**Description of the task:** Reproduce only the lines from the one containing "return parts" through the one containing "obj.data.transform(world)", exactly as written and with both ends included.

**Given material:**
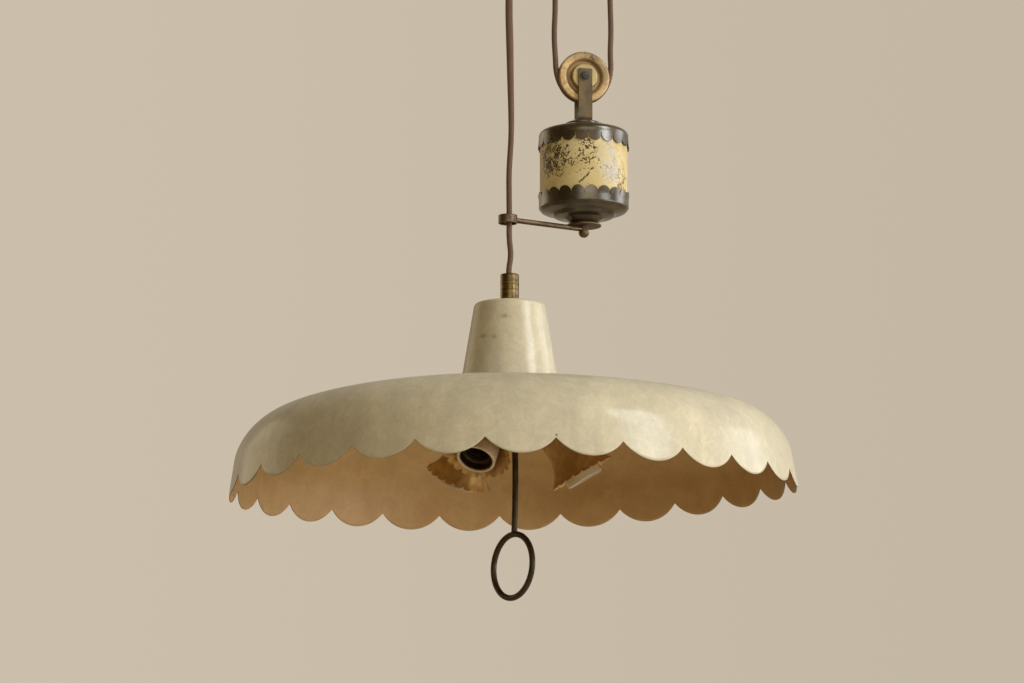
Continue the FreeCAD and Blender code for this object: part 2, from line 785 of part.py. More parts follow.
def ring_wire():
    """The ring carries on from the end of the rod."""
    arc = rod_arc()
    end = at_height(shade_axis, ring_top_z) + FreeCAD.Vector(rod_lean, 0, 0)
    down = arc.tangentAt(arc.LastParameter)
    angle = math.radians(pull_ring_azimuth + 90)
    normal = FreeCAD.Vector(math.cos(angle), math.sin(angle), 0)
    normal = normal - down * normal.dot(down)
    ring = Part.makeTorus(pull_ring_radius, pull_ring_wire)
    return aimed(ring, normal, end + down * pull_ring_radius)


def pull_rod():
    return cord_tube([rod_arc()], rod_radius).cut(ring_wire())


# ---- counterweight ----------------------------------------------------------------------------------
def weight_yoke():
    strap = strap_yoke(sheave_dir, sheave_z, yoke_foot_z, yoke_head_rise, strap_thickness)
    return moved_to(strap.cut(cylinder(bolt_radius + hole_clearance, yoke_foot_z - 1, yoke_foot_z + 10)), weight_axis)


def weight_bolt():
    """Runs from the yoke's foot down through the whole weight into the ball."""
    head_z = yoke_foot_z + strap_thickness
    shank = cylinder(bolt_radius, eye_foot_z - bolt_in_ball, head_z)
    head = hexagon(bolt_head_flats, head_z, head_z + bolt_head_height)
    return moved_to(shank.fuse(head).removeSplitter(), weight_axis)


def weight_boss():
    hole = bolt_radius + hole_clearance
    boss = turned([
        (hole, boss_foot_z, 0), (boss_radius, boss_foot_z, 0), (boss_radius, boss_foot_z + 1.2, 0.5),
        (boss_top_radius + 2, yoke_foot_z - 0.8, 2.0), (boss_top_radius, yoke_foot_z, 0), (hole, yoke_foot_z, 0),
    ])
    return moved_to(boss, weight_axis)


def weight_top_cap():
    wall = sleeve_radius + cap_play + cap_sheet
    notch = boss_foot_z - top_cap_notch_fall
    tip = notch - cap_scallop_depth
    corners = [
        (wall + cap_flare, tip, 0), (wall, notch + 2, 20.0),
        (wall, boss_foot_z - cap_dome_fall, cap_shoulder_round), (boss_radius - 0.5, boss_foot_z, 12.0),
        (bolt_radius + hole_clearance, boss_foot_z, 0),
    ]
    cap = spun_sheet(corners, cap_sheet)
    waste = scallop_waste(cap_scallops, wall + cap_flare, 4.0, tip, notch, top_cap_phase, cap_scallop_slit)
    return moved_to(cap.cut(waste), weight_axis)


def weight_sleeve():
    high = boss_foot_z - cap_dome_fall - cap_shoulder_round
    low = bottom_tip_z() - cap_scallop_depth - 3.0
    return moved_to(tube(sleeve_radius, sleeve_radius - sleeve_wall, low, high), weight_axis)


def weight_core():
    radius = sleeve_radius - sleeve_wall - cap_play
    high = boss_foot_z - cap_dome_fall - cap_shoulder_round
    low = bottom_tip_z() - cap_scallop_depth - 3.0
    return moved_to(tube(radius, bolt_radius + hole_clearance, low, high), weight_axis)


def bottom_tip_z():
    return weight_foot_z + bottom_tip_rise


def weight_bottom_cap():
    wall = sleeve_radius + cap_play + cap_sheet
    tip = bottom_tip_z()
    foot = weight_foot_z
    corners = [
        (bolt_radius + hole_clearance, foot, 0), (13.0, foot, 2.0), (18.5, foot + 5.0, 1.5),
        (21.5, foot + 7.0, 2.5), (32.0, foot + 8.4, 1.5), (34.8, foot + 12.0, 1.5),
        (45.5, foot + 14.2, 2.0), (wall, foot + 17.4, 2.5), (wall, tip - cap_scallop_depth + 1.5, 20.0),
        (wall + cap_flare, tip, 0),
    ]
    cap = spun_sheet(corners, cap_sheet)
    notch = tip - cap_scallop_depth
    waste = scallop_waste(cap_scallops, wall + cap_flare, 4.0, tip, notch, bottom_cap_phase, cap_scallop_slit)
    return moved_to(cap.cut(waste), weight_axis)


def washer_disc():
    disc = turned([
        (bolt_radius + hole_clearance, disc_foot_z, 0), (washer_disc_radius, disc_foot_z, 0.7),
        (washer_disc_radius, weight_foot_z, 0.7), (bolt_radius + hole_clearance, weight_foot_z, 0),
    ])
    return moved_to(disc, weight_axis)


def guide_arm():
    """A round rod with an eye on the counterweight's bolt, brazed to the guide ring."""
    eye = cylinder(arm_eye_radius, eye_foot_z, disc_foot_z)
    reach = weight_from_shade.Length + guide_overreach
    rod = Part.makeCylinder(guide_arm_radius, reach, FreeCAD.Vector(0, 0, guide_z), arm_dir)
    ring_zone = moved_to(cylinder(guide_ring_radius, guide_z - 20, guide_z + 20), arm_dir * reach)
    hole = cylinder(bolt_radius + hole_clearance, eye_foot_z - 1, disc_foot_z + 1)
    return moved_to(eye.fuse(rod).removeSplitter().cut([ring_zone, hole]), weight_axis)


def guide_ring():
    half = guide_ring_height / 2
    inner = guide_ring_radius - guide_ring_wall
    ring = turned([
        (inner, guide_z - half, 0.8), (guide_ring_radius, guide_z - half, 0.8),
        (guide_ring_radius, guide_z + half, 0.8), (inner, guide_z + half, 0.8),
    ])
    return moved_to(ring, shade_axis + arm_dir * guide_overreach)


def ball_finial():
    centre_z = eye_foot_z - ball_cut_rise
    ball = moved_to(Part.makeSphere(ball_radius), FreeCAD.Vector(0, 0, centre_z))
    ball = ball.common(cylinder(ball_radius + 1, centre_z - ball_radius - 1, eye_foot_z))
    return moved_to(ball.cut(cylinder(bolt_radius, eye_foot_z - bolt_in_ball, eye_foot_z + 1)), weight_axis)


# ---- cord ----------------------------------------------------------------------------------------------
def spring_arc():
    """Radius and foot height of the arc by which the stiff cord leaves the sheave."""
    lift = math.radians((180 - sheave_wrap) / 2)
    radius = (strand_spread - sheave_pitch_radius * math.cos(lift)) / (1 - math.cos(lift))
    return radius, (radius - sheave_pitch_radius) * math.sin(lift)


def strand_foot_z():
    return sheave_z + spring_arc()[1]


def cord_under_sheave():
    radius, rise = spring_arc()
    lift = (180 - sheave_wrap) / 2
    centre = at_height(weight_axis, sheave_z)
    inset = radius - strand_spread
    left = centre + sheave_dir * inset + FreeCAD.Vector(0, 0, rise)
    right = centre - sheave_dir * inset + FreeCAD.Vector(0, 0, rise)
    edges = [
        arc_in_plane(left, sheave_dir, radius, 180, 180 + lift),
        arc_in_plane(centre, sheave_dir, sheave_pitch_radius, 180 + lift, 360 - lift),
        arc_in_plane(right, sheave_dir, radius, 360 - lift, 360),
    ]
    print("cord radii at the sheave", round(radius, 2), sheave_pitch_radius)
    return cord_tube(edges, cord_radius)


def cord_over_pulley():
    centre = at_height(pulley_axis, pulley_z)
    print("cord radius at the ceiling pulley", round(pulley_pitch_radius, 2))
    edges = [
        arc_in_plane(centre, pulley_dir, pulley_pitch_radius, 180, 90),
        arc_in_plane(centre, pulley_dir, pulley_pitch_radius, 90, 0),
    ]
    return cord_tube(edges, cord_radius)


def strand(axis, low, high):
    return moved_to(cylinder(cord_radius, low, high), axis)


# ---- all parts -----------------------------------------------------------------------------------------
def build_parts():
    pulley_centre = at_height(pulley_axis, pulley_z)
    sheave_centre = at_height(weight_axis, sheave_z)
    parts = {
        "ceiling_bar": ceiling_bar(),
        "ceiling_canopy": ceiling_canopy(),
        "stud_nuts": stud_nuts(),
        "ceiling_hanger": ceiling_hanger(),
        "ceiling_axle": axle_with_head(pulley_dir, pulley_centre, hanger_thickness),
        "ceiling_axle_nut": axle_nut(pulley_dir, pulley_centre, hanger_thickness),
        "ceiling_pulley": wheel_on_axle(pulley_pitch_radius, pulley_dir, pulley_centre),
        "cord_anchor": cord_anchor(),
        "anchor_screw": grub_screw(right_strand_axis, anchor_screw_z(), -90, anchor_screw_radius, anchor_radius),
        "terminal_block": terminal_block(),
        "block_screws": block_screws(),
        "shade_dish": shade_dish(),
        "shade_neck": shade_neck(),
        "coupler": coupler(),
        "coupler_screw": grub_screw(shade_axis, coupler_top_z - coupler_screw_drop, coupler_screw_azimuth,
                                    coupler_screw_radius, coupler_radius),
        "neck_nipple": nipple(),
        "neck_washer": neck_washer(),
        "neck_nuts": neck_nuts(),
        "cluster_body": cluster_body(),
        "socket_leads": socket_leads(),
        "pull_rod": pull_rod(),
        "pull_ring": ring_wire(),
        "weight_yoke": weight_yoke(),
        "sheave": wheel_on_axle(sheave_pitch_radius, sheave_dir, sheave_centre),
        "sheave_axle": axle_with_head(sheave_dir, sheave_centre, strap_thickness),
        "sheave_axle_nut": axle_nut(sheave_dir, sheave_centre, strap_thickness),
        "weight_bolt": weight_bolt(),
        "weight_boss": weight_boss(),
        "weight_top_cap": weight_top_cap(),
        "weight_sleeve": weight_sleeve(),
        "weight_core": weight_core(),
        "weight_bottom_cap": weight_bottom_cap(),
        "washer_disc": washer_disc(),
        "guide_arm": guide_arm(),
        "guide_ring": guide_ring(),
        "ball_finial": ball_finial(),
        "cord_shade_strand": strand(shade_axis, coupler_top_z, pulley_z),
        "cord_neck_run": strand(shade_axis, cluster_z, coupler_top_z),
        "cord_over_pulley": cord_over_pulley(),
        "cord_left_strand": strand(left_strand_axis, strand_foot_z(), pulley_z),
        "cord_under_sheave": cord_under_sheave(),
        "cord_right_strand": strand(right_strand_axis, strand_foot_z(), anchor_foot_z),
        "cord_feed": cord_tube(feed_route(), cord_radius),
    }
    for name in socket_azimuths:
        parts["socket_arm_" + name] = socket_arm(name)
        parts["socket_cup_" + name] = socket_cup(name)
        parts["socket_body_" + name] = socket_body(name)
        parts["screw_shell_" + name] = screw_shell(name)
        parts["centre_contact_" + name] = centre_contact(name)
    return parts


os.makedirs("parts", exist_ok=True)
for part_name, part_shape in build_parts().items():
    part_shape.exportStep("parts/" + part_name + ".step")
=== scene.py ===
import json
import math

import bmesh
import bpy
from mathutils import Matrix, Vector


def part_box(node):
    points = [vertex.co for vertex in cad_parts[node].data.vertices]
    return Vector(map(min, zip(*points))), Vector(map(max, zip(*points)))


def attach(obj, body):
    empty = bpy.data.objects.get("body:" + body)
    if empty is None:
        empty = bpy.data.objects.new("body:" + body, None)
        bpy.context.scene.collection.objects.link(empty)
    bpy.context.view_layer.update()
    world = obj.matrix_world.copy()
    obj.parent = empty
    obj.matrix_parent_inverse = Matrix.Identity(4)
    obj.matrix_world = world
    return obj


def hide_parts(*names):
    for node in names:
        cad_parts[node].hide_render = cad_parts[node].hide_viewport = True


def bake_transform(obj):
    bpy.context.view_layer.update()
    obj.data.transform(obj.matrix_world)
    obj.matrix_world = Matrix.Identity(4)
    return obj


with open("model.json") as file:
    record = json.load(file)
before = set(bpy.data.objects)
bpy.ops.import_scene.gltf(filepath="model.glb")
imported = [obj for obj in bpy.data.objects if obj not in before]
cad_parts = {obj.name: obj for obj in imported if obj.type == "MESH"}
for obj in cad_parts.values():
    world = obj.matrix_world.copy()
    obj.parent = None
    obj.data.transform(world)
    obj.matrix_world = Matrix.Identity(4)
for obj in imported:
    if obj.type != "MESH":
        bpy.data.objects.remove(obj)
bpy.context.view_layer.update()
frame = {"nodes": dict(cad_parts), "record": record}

bl_info = {
    "name": "Rise and fall pendant",
    "version": (1, 0, 0),
    "blender": (4, 5, 0),
    "location": "3D View > Sidebar > Pendant",
    "description": "Dresses the pendant lamp with its cord, enamel, brass and porcelain",
    "category": "Object",
}

MM = 0.001
CLUSTER_DEPTH = 46.3 * MM   # from the neck's top down to where the sockets' axes meet
SOCKET_REACH = 161.5 * MM   # from there to a socket's mouth
SCALLOPS = 27               # round the shade's rim
FIRST_SCALLOP = math.radians(11.8)


def middle_of(node):
    """Middle of a node's box."""
    low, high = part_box(node)
    return (Vector(low) + Vector(high)) / 2


def on_axis(node, height):
    """A point at a height on the upright axis through a node."""
    centre = middle_of(node)
    return Vector((centre.x, centre.y, height))


SHADE_AXIS = middle_of("cord_shade_strand")
WEIGHT_AXIS = middle_of("weight_core")
LEFT_AXIS = middle_of("cord_left_strand")
RIGHT_AXIS = middle_of("cord_right_strand")
PULLEY_CENTRE = middle_of("ceiling_pulley")
SHEAVE_CENTRE = middle_of("sheave")
DOME_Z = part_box("shade_dish")[1][2]
RIM_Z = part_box("shade_dish")[0][2]
CLUSTER = on_axis("cord_shade_strand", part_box("shade_neck")[1][2] - CLUSTER_DEPTH)
SOCKET_WAYS = {mount["name"][-1]: Vector(mount["axis"])
               for mount in frame["record"]["mounts"] if mount["name"].startswith("lamp_socket")}


# ---- what a user may change ----
def colour(label, note, value):
    return bpy.props.FloatVectorProperty(
        name=label, description=note, subtype="COLOR", size=3, min=0, max=1, default=value)


def length(label, note, value):
    return bpy.props.FloatProperty(name=label, description=note, unit="LENGTH", min=0, default=value)


def power(label, note, value):
    return bpy.props.FloatProperty(name=label, description=note, unit="POWER", min=0, default=value)


def number(label, note, value, **limits):
    return bpy.props.FloatProperty(name=label, description=note, default=value, **limits)


class PENDANT_PG_colours(bpy.types.PropertyGroup):
    enamel: colour("Enamel", "Outside of the shade and its neck", (0.6, 0.543, 0.4))
    enamel_aged: colour("Aged enamel", "Paler patches in the enamel", (0.56, 0.51, 0.39))
    lining: colour("Lining", "Inside of the shade", (0.56, 0.385, 0.19))
    cord: colour("Cord", "Woven sleeve of the cord", (0.135, 0.077, 0.052))
    bronze: colour("Bronze", "Caps of the counterweight and the canopy", (0.088, 0.064, 0.036))
    brass: colour("Brass", "Coupler, arm, ring and cups", (0.27, 0.19, 0.085))
    gilt: colour("Gilt", "Rims of both cord wheels", (0.53, 0.365, 0.17))
    gilt_hub: colour("Gilt hub", "Hubs of both cord wheels", (0.47, 0.365, 0.165))
    sleeve: colour("Sleeve", "Lacquer on the counterweight's sleeve", (0.63, 0.53, 0.285))
    strap: colour("Strap", "Flat yokes", (0.15, 0.106, 0.05))
    porcelain: colour("Porcelain", "Lamp sockets", (0.61, 0.52, 0.39))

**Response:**
    return parts


os.makedirs("parts", exist_ok=True)
for part_name, part_shape in build_parts().items():
    part_shape.exportStep("parts/" + part_name + ".step")
=== scene.py ===
import json
import math

import bmesh
import bpy
from mathutils import Matrix, Vector


def part_box(node):
    points = [vertex.co for vertex in cad_parts[node].data.vertices]
    return Vector(map(min, zip(*points))), Vector(map(max, zip(*points)))


def attach(obj, body):
    empty = bpy.data.objects.get("body:" + body)
    if empty is None:
        empty = bpy.data.objects.new("body:" + body, None)
        bpy.context.scene.collection.objects.link(empty)
    bpy.context.view_layer.update()
    world = obj.matrix_world.copy()
    obj.parent = empty
    obj.matrix_parent_inverse = Matrix.Identity(4)
    obj.matrix_world = world
    return obj


def hide_parts(*names):
    for node in names:
        cad_parts[node].hide_render = cad_parts[node].hide_viewport = True


def bake_transform(obj):
    bpy.context.view_layer.update()
    obj.data.transform(obj.matrix_world)
    obj.matrix_world = Matrix.Identity(4)
    return obj


with open("model.json") as file:
    record = json.load(file)
before = set(bpy.data.objects)
bpy.ops.import_scene.gltf(filepath="model.glb")
imported = [obj for obj in bpy.data.objects if obj not in before]
cad_parts = {obj.name: obj for obj in imported if obj.type == "MESH"}
for obj in cad_parts.values():
    world = obj.matrix_world.copy()
    obj.parent = None
    obj.data.transform(world)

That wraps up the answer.